Friday, January 30

I Jus Dnt Kno

I'm happy and sad right now. Moma knows that I'm still with my girl and that is why I can't get my license to drive right now. She knows that I may be at her her house every chance I get...now she didn't just come out and say it, but I know she was thinking it when she said "You're not ready for it yet." Why can't she believe that Keda is the best for me, no man can do for me like she can. No guy can make me as happy as she does whenever we talk. Why can't she understand that my love is only hers. She will never understand that I'M ENGAGED TO HER, and my heart is only for her and will only be hers. I'll soon be wearing the ring of my girl, I'll be married to her, and I'll bear her children.

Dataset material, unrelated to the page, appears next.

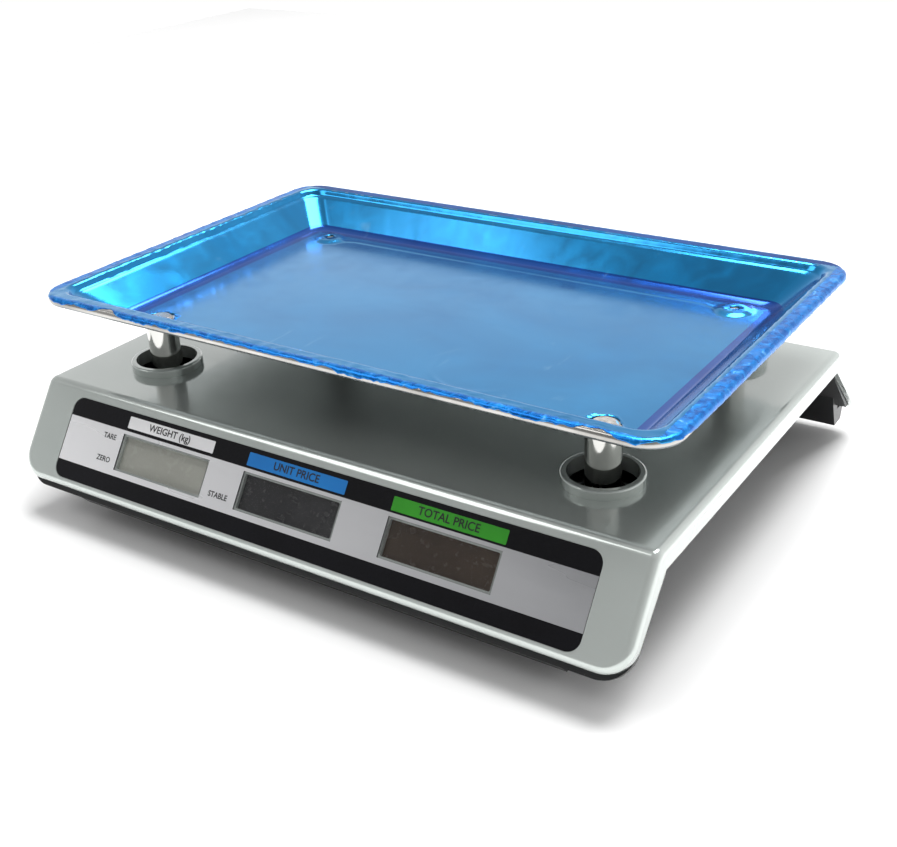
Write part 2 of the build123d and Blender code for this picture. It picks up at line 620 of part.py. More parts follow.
def customer_lcds():
    s = (WINDOW_TOP + WINDOW_BOTTOM) / 2
    return Compound([slab(FRONT_PANEL, x, s, 62, 23, LCD_BACK, LCD_FRONT, 0.8) for x in WINDOW_XS])


def customer_board():
    s = (WINDOW_TOP + WINDOW_BOTTOM) / 2
    return slab(FRONT_PANEL, 0, s, 224, 30, -CUSTOMER_BOARD_BACK, LCD_BACK, 2.0)


# ------------------------------------------------------------------ operator panel
def operator_overlay():
    body = operator_recess(-LABEL_DEPTH, -0.3, 0.2)
    for cut in operator_windows(-2, 1, 0) + key_holes(-2, 1, 0.35):
        body = body - cut
    return body


def operator_glass():
    return Compound(operator_windows(-LABEL_DEPTH, -0.25, 0.05))


def operator_lcds():
    s = (OPERATOR_WINDOW_TOP + OPERATOR_WINDOW_BOTTOM) / 2
    return Compound([slab(REAR_PANEL, x, s, 62, 20, LCD_BACK, LCD_FRONT, 0.8)
                     for x in OPERATOR_WINDOW_XS])


KEY_FLANGE_TOP = -COVER_WALL - 0.3
KEY_FLANGE_BOTTOM = KEY_FLANGE_TOP - 0.8
MAT_TOP = KEY_FLANGE_BOTTOM - KEY_TRAVEL - 0.2
MAT_BOTTOM = MAT_TOP - 1.0
OPERATOR_BOARD_BACK = BOARD_SHEET - MAT_BOTTOM


def key_cap(x, s):
    """Moulded key with a retaining flange behind the panel."""
    cap = slab(REAR_PANEL, x, s, KEY_WIDTH, KEY_HEIGHT, KEY_FLANGE_TOP, KEY_PROUD, 1.4)
    face = [e for e in cap.edges() if key_height(e) > KEY_PROUD - 0.01]
    cap = fillet(face, 0.6)
    lip = (KEY_WIDTH + 2.4, KEY_HEIGHT + 1.8)
    return cap + slab(REAR_PANEL, x, s, *lip, KEY_FLANGE_BOTTOM, KEY_FLANGE_TOP, 1.0)


def key_height(e):
    return (e.center() - REAR_PANEL.origin).dot(rear_out)


def keypad_mat():
    s = KEY_FIRST_S + KEY_PITCH_S * (KEY_ROWS - 1) / 2
    width = KEY_PITCH_X * KEY_COLUMNS + 4
    return slab(REAR_PANEL, 0, s, width, KEY_PITCH_S * KEY_ROWS - 0.6, MAT_BOTTOM, MAT_TOP, 2.0)


def operator_board():
    """Circuit board behind the operator's displays and keypad."""
    return slab(REAR_PANEL, 0, 31.2, 232, 44.5, -OPERATOR_BOARD_BACK, MAT_BOTTOM, 2.0)


# ------------------------------------------------------------------ electronics in the tub
BOARD_Z = 15.0
BOARD_X, BOARD_Y, BOARD_WIDTH, BOARD_LENGTH = 44.0, 66.0, 86.0, 52.0
BATTERY_Z = 13.0
BATTERY_SIZE = (88.0, 45.0, 28.0)


def board_spots():
    return [(BOARD_X + sx * (BOARD_WIDTH / 2 - 4), BOARD_Y + sy * (BOARD_LENGTH / 2 - 4))
            for sx in (-1, 1) for sy in (-1, 1)]


def main_board():
    half_x, half_y = BOARD_WIDTH / 2, BOARD_LENGTH / 2
    return block(BOARD_X - half_x, BOARD_X + half_x, BOARD_Y - half_y, BOARD_Y + half_y,
                 BOARD_Z, BOARD_Z + 1.6)


def board_parts():
    """Controller, converter, connectors, capacitors and the buzzer on the main board."""
    z = BOARD_Z + 1.6
    parts = [
        block(BOARD_X - 8, BOARD_X + 8, BOARD_Y - 8, BOARD_Y + 8, z, z + 2),
        block(BOARD_X + 18, BOARD_X + 28, BOARD_Y - 14, BOARD_Y - 4, z, z + 1.8),
        block(BOARD_X - 38, BOARD_X - 30, BOARD_Y - 6, BOARD_Y + 8, z, z + 7),
        block(BOARD_X + 8, BOARD_X + 28, BOARD_Y - 25, BOARD_Y - 19, z, z + 7),
        block(BOARD_X + 8, BOARD_X + 28, BOARD_Y + 19, BOARD_Y + 25, z, z + 7),
        block(BOARD_X - 28, BOARD_X - 14, BOARD_Y - 25, BOARD_Y - 19, z, z + 7),
        rod(BOARD_X + 33, BOARD_Y + 8, z, z + 7.5, 6.0) - rod(BOARD_X + 33, BOARD_Y + 8, z + 6, z + 8, 1.2),
        rod(BOARD_X - 20, BOARD_Y + 14, z, z + 12, 4.0),
        rod(BOARD_X - 10, BOARD_Y + 15, z, z + 9, 3.0),
    ]
    return Compound(parts)


def battery():
    """Sealed rechargeable block with two terminals."""
    x0, y0 = DOOR_X - BATTERY_SIZE[0] / 2, DOOR_Y - BATTERY_SIZE[1] / 2
    body = block(x0, x0 + BATTERY_SIZE[0], y0, y0 + BATTERY_SIZE[1], BATTERY_Z,
                 BATTERY_Z + BATTERY_SIZE[2])
    body = fillet(body.edges().filter_by(Axis.Z), 2.0)
    for dy in (-12, 12):
        body = body + block(x0 + BATTERY_SIZE[0], x0 + BATTERY_SIZE[0] + 4, DOOR_Y + dy - 2.4,
                            DOOR_Y + dy + 2.4, BATTERY_Z + 20, BATTERY_Z + 21)
    return body


def door_box(grow):
    half_x, half_y = DOOR_WIDTH / 2 + grow, DOOR_LENGTH / 2 + grow
    return DOOR_X - half_x, DOOR_X + half_x, DOOR_Y - half_y, DOOR_Y + half_y


def battery_door():
    """Lid in the tub floor, on a round hinge lip along its front edge, with a finger notch."""
    x0, x1, y0, y1 = door_box(0)
    axis_y, axis_z = y0 + DOOR_LIP_RADIUS, LOWER_TUB_Z + DOOR_LIP_RADIUS
    body = block(x0, x1, axis_y, y1, LOWER_TUB_Z, LOWER_TUB_Z + 2 * DOOR_LIP_RADIUS)
    lip = Pos(DOOR_X, axis_y, axis_z) * Rot(0, 90, 0) * Cylinder(DOOR_LIP_RADIUS, DOOR_WIDTH)
    notch = Pos(DOOR_X, y1, LOWER_TUB_Z) * Rot(0, 90, 0) * Cylinder(1.2, 20)
    return body + lip - notch


def switch_housing():
    """Snap-in bezel and body of the power switch."""
    half_y, half_z = SWITCH_LENGTH / 2, SWITCH_HEIGHT / 2
    wall = -LOWER_TUB_X
    bezel = block(wall - 1.4, wall, SWITCH_Y - half_y - 1.2, SWITCH_Y + half_y + 1.2,
                  SWITCH_Z - half_z - 1.0, SWITCH_Z + half_z + 1.0)
    body = block(wall, wall + 14, SWITCH_Y - half_y + 0.1, SWITCH_Y + half_y - 0.1,
                 SWITCH_Z - half_z + 0.1, SWITCH_Z + half_z - 0.1)
    well = block(wall - 2, wall + 9, SWITCH_Y - half_y + 1.4, SWITCH_Y + half_y - 1.4,
                 SWITCH_Z - half_z + 1.4, SWITCH_Z + half_z - 1.4)
    return bezel + body - well


ROCKER_PIVOT_X = -LOWER_TUB_X + 3.0
ROCKER_PIVOT_RADIUS = 2.2
ROCKER_TILT = 7.0


def power_rocker():
    """Rocker that tips about an upright pin; it stands on at rest, tipped to one side."""
    half_y = SWITCH_LENGTH / 2 - 2.2
    half_z = SWITCH_HEIGHT / 2 - 1.7
    outline = [(0, -half_y), (0, half_y), (-6.0, half_y), (-4.8, 0), (-6.0, -half_y)]
    face = make_face(Polyline(*[(x, y, 0) for x, y in outline], close=True))
    body = Pos(0, 0, -half_z) * extrude(face, amount=2 * half_z)
    body = body + Cylinder(ROCKER_PIVOT_RADIUS, 2 * half_z)
    return Pos(ROCKER_PIVOT_X, SWITCH_Y, SWITCH_Z) * Rot(0, 0, ROCKER_TILT) * body


def charge_inlet():
    """Round low-voltage socket for the charger."""
    axis = Pos(-LOWER_TUB_X, INLET_Y, SWITCH_Z) * Rot(0, 90, 0)
    body = Pos(0, 0, 5.5) * Cylinder(5.4, 13.0) + Pos(0, 0, -0.8) * Cylinder(6.8, 1.6)
    body = body - Pos(0, 0, 2.0) * Cylinder(3.0, 10.0)
    pin = Pos(0, 0, 3.0) * Cylinder(1.0, 8.5)
    return axis * (body + pin)


# ------------------------------------------------------------------ wiring
PLUG_Z = BOARD_Z + 5.1            # middle of the connectors on the main board
CELL_LEAD_X, SUPPLY_X, RIBBON_X = BOARD_X - 17.0, BOARD_X - 27.0, BOARD_X + 18.0


def panel_point(panel, x, s, depth):
    """Point behind a panel, as x, y, z."""
    return tuple(panel.from_local_coords(Vector(x, -s, -depth)))


def load_cell_cable():
    """Screened cable from the side of the load cell to the main board."""
    side = TRAY_Y + CELL_SIZE / 2
    route = [(-27, side, 20), (-27, 20, 20), (CELL_LEAD_X, 26, PLUG_Z),
             (CELL_LEAD_X, BOARD_Y - 25, PLUG_Z)]
    return cable(route, 1.6, 5)


def wiring_loom():
    """Leads from the main board to both display boards and to the battery."""
    front = cable(
        [(RIBBON_X, BOARD_Y - 25, PLUG_Z), (RIBBON_X, 26, PLUG_Z), (84, 14, 18), (84, -70, 18),
         panel_point(FRONT_PANEL, 60, 25, 22), panel_point(FRONT_PANEL, 60, 25, CUSTOMER_BOARD_BACK)],
        1.8, 4)
    rear = cable(
        [(RIBBON_X, BOARD_Y + 25, PLUG_Z), (RIBBON_X, 100, PLUG_Z),
         panel_point(REAR_PANEL, -RIBBON_X, 20, OPERATOR_BOARD_BACK + 12),
         panel_point(REAR_PANEL, -RIBBON_X, 20, OPERATOR_BOARD_BACK)], 1.8, 3)
    terminal_x = DOOR_X + BATTERY_SIZE[0] / 2 + 4
    supply = cable(
        [(terminal_x, DOOR_Y - 12, 33.5), (6, DOOR_Y - 12, 33.5), (12, 34, 26),
         (SUPPLY_X, 31, PLUG_Z),
         (SUPPLY_X, BOARD_Y - 25, PLUG_Z)], 1.3, 2.5)
    return Compound([front, rear, supply])


# ------------------------------------------------------------------ all pieces
def grouped(shape_at):
    return Compound(posts(shape_at))


def make_parts():
    os.makedirs("parts", exist_ok=True)
    single = {
        "weighing_tray": weighing_tray,
        "protective_film": protective_film,
        "load_spider": load_spider,
        "upper_spacer": upper_spacer,
        "upper_cell_screws": upper_cell_screws,
        "load_cell": load_cell,
        "bearing_plate": bearing_plate,
        "lower_cell_screws": lower_cell_screws,
        "overload_stops": overload_stops,
        "top_cover": top_cover,
        "spirit_level": spirit_level,
        "base_tub": base_tub,
        "cover_screws": cover_screws,
        "foot_inserts": foot_inserts,
        "customer_overlay": customer_overlay,
        "customer_windows": customer_windows,
        "customer_lcds": customer_lcds,
        "customer_board": customer_board,
        "operator_overlay": operator_overlay,
        "operator_windows": operator_glass,
        "operator_lcds": operator_lcds,
        "operator_board": operator_board,
        "keypad_mat": keypad_mat,
        "main_board": main_board,
        "board_parts": board_parts,
        "battery": battery,
        "battery_door": battery_door,
        "switch_housing": switch_housing,
        "power_rocker": power_rocker,
        "charge_inlet": charge_inlet,
        "load_cell_cable": load_cell_cable,
        "wiring_loom": wiring_loom,
    }
    for node, make in single.items():
        save(node, make())
    save("tray_posts", grouped(tray_post))
    save("tray_rivets", grouped(tray_rivet))
    save("post_bushes", grouped(post_bush))
    for number, (x, s) in enumerate(key_spots(), start=1):
        save(f"key_{number:02d}", key_cap(x, s))
    for name, (x, y) in zip(("front_left", "front_right", "rear_left", "rear_right"), foot_spots()):
        save(f"foot_screw_{name}", foot_screw(x, y))
        save(f"foot_pad_{name}", foot_pad(x, y))


make_parts()
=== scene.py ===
"""Looks of the retail price scale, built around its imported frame. Metres, +Z up, customer side -Y."""

import math

import bmesh
import bpy
from mathutils import Matrix, Vector, noise


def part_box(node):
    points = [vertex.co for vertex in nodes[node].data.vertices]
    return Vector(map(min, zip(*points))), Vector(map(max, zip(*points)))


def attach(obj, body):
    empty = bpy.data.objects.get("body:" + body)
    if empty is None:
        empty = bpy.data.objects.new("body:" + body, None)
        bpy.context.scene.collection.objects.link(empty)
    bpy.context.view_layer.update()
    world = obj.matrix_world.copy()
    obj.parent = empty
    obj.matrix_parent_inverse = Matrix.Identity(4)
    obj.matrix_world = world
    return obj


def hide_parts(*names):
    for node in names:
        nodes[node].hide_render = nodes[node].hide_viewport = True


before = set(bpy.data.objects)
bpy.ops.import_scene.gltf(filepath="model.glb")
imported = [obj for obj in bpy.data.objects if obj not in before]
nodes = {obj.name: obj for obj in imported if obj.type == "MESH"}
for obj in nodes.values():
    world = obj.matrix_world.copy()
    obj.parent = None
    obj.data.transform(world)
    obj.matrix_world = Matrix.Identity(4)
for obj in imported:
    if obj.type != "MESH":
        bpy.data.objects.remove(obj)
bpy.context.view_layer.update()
MM = 0.001

# ------------------------------------------------------------------ driving dimensions, metres
tray_low, tray_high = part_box("weighing_tray")
TRAY_CENTRE = (tray_low + tray_high) / 2
TRAY_HALF_X = (tray_high.x - tray_low.x) / 2
TRAY_HALF_Y = (tray_high.y - tray_low.y) / 2
RIM_Z = tray_high.z
SHEET = 1.0 * MM
BEAD = 2.5 * MM
RIM_CORNER = 17.0 * MM
BEAD_SLACK = 0.25 * MM            # room for the film round the outside of the bead
STEEL_SINK = 0.2 * MM             # steel under the rim's top, which leaves room for the film
FILM_LIFT = 0.14 * MM             # film over the steel
FILM_LIFT_LIMIT = 0.40 * MM       # height of its tallest crease on the rim
FLANGE_INNER = 8.6 * MM
FLOOR_CORNER = 8.0 * MM
# Upper surface of the tray from the flange to its floor: inset from the rim, depth, corner radius.
TRAY_STEPS = [
    (FLANGE_INNER, 0.0, 11.0 * MM),
    (10.4 * MM, 3.2 * MM, 10.5 * MM),
    (12.0 * MM, 4.0 * MM, 10.0 * MM),
    (24.5 * MM, 16.6 * MM, 9.0 * MM),
    (27.5 * MM, 18.0 * MM, FLOOR_CORNER),
]
FLOOR_DEPTH = TRAY_STEPS[-1][1]
POST_X = 121.5 * MM
POST_YS = (-73.5 * MM, 62.0 * MM)
TEAR_FRONT, TEAR_REAR = 7.0 * MM, 2.2 * MM
RIVET_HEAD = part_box("tray_rivets")[1].z - (RIM_Z - FLOOR_DEPTH)

TOP_Z = 62.0 * MM
FRONT_CREASE_Y, REAR_CREASE_Y = -112.5 * MM, 95.5 * MM
FRONT_EDGE = Vector((0, -141.0 * MM, 22.0 * MM))
REAR_EDGE = Vector((0, 141.0 * MM, 15.5 * MM))

PRINT = 0.06 * MM                 # thickness of a printed layer
OVERLAY_FACE = -0.3 * MM          # face of both printed overlays, under the panel surface
LCD_FACE = -2.7 * MM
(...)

The thought of those beautiful brown eyed babies made just for us is exciting. I want nothing more than to be with her and to share the life we've planned out together. I can think of nothing better....though sometimes I am concerned about this. What if this is not going to work the way we planned? What if I can't give her the kids she want because of this? because of the troubles and problems we've both caused. I don't think what I should think. Maybe I should take a few days and isolate myself away from the world to think. I guess that that would best for me. I don't want to hurt anyone, especially my baby Keda. I just don't know.

Monday, January 26

Phone Tag........not it!

I'm getting so freaking sick of this. I know it's not her fault but I can't help getting upset when I know her mother nor her sister has told her I called. I miss her so much and this is driving me insane. I want my baby but its like I can never reach her anymore. Then when she calls me, I can never answer the phone cause my mother is staring down my throat to see who I'm talking to and how I'm talking to them. I am so freaking sick of this crap, my life is so fucked up since I temporarily lost my baby. I'm so stressed out that I concern smoking to calm my nerves. This is so not my favorite things that has ever happened to me. Why is it so hard to talk to my lover. I hate not hearing her voice just as much as she hate not hearing mine. Do you know yesterday I spent my whole day writing down what I miss the most about her and what she use to do that made my heart skip beats. How when she use to kiss my neck, i moaned softly in her ear. How she loves when I bit on her neck and kiss on her. I also remember how she came in on me taking a shower (even tho I left the door unlocked on purpose so she could) and damn near pulled me out right then and there. And when I did get out the shower how she had me on my dresser pulling her hair and screaming (& creaming). I'm sorry I had to say that, but you just don't understand how bad I NEED some form MY BABY!!!!!!!!!!!!!!!! My kitty kat has been longing for her tongue and fingers (and MY dick). I'm really horny and this blog was suppose to be about the fact that we don't get much time to talk, but it turned into something a lot more serious. I want my baby on me right now. I'm gonna wrap this up until I can get myself together. BYE!!!!

Friday, January 16

Better Than ME!!!

I'm so confused. My life is so messed up right now. I mean my momma wants me to be one way and I really don't want to lose my girl. I love her more than anything in the world. She has my heart, my mind, and my soul. She is the one that I want to spend my entire life with. I had my whole life planned out around her. She is my world! I'm so lost, it's not funny. I hate having to hide who I am, who I really want to be just because someone can't handle it. Then again, I can't lose my family. This is the biggest decision that I have ever had to make. It sometimes feels like the world is tearing apart at the seams. I want so bad to tell my mother that "I am my own person and that I can make my own decisions about how I want to spend my life." I can't believe that I've let this come to this. Maybe if I had stayed at MASE and stayed in secret of who I am, I would have never met my baby Kesha and I would have not been able to hurt the way that I have now. I kick myself everyday for letting it get to this and have to hurt my baby like I have. She deserves so much more than me! But am I selfish that I don't want to let her go and find someone who can do her so much better than I can at this moment. I want nothing more then her happiness and I feel like she's not as happy as she should be with me and this time. I sometimes wish for days that she would find someone who can give her the time she needs. I don't know what to think sometimes. Maybe she does need better than me.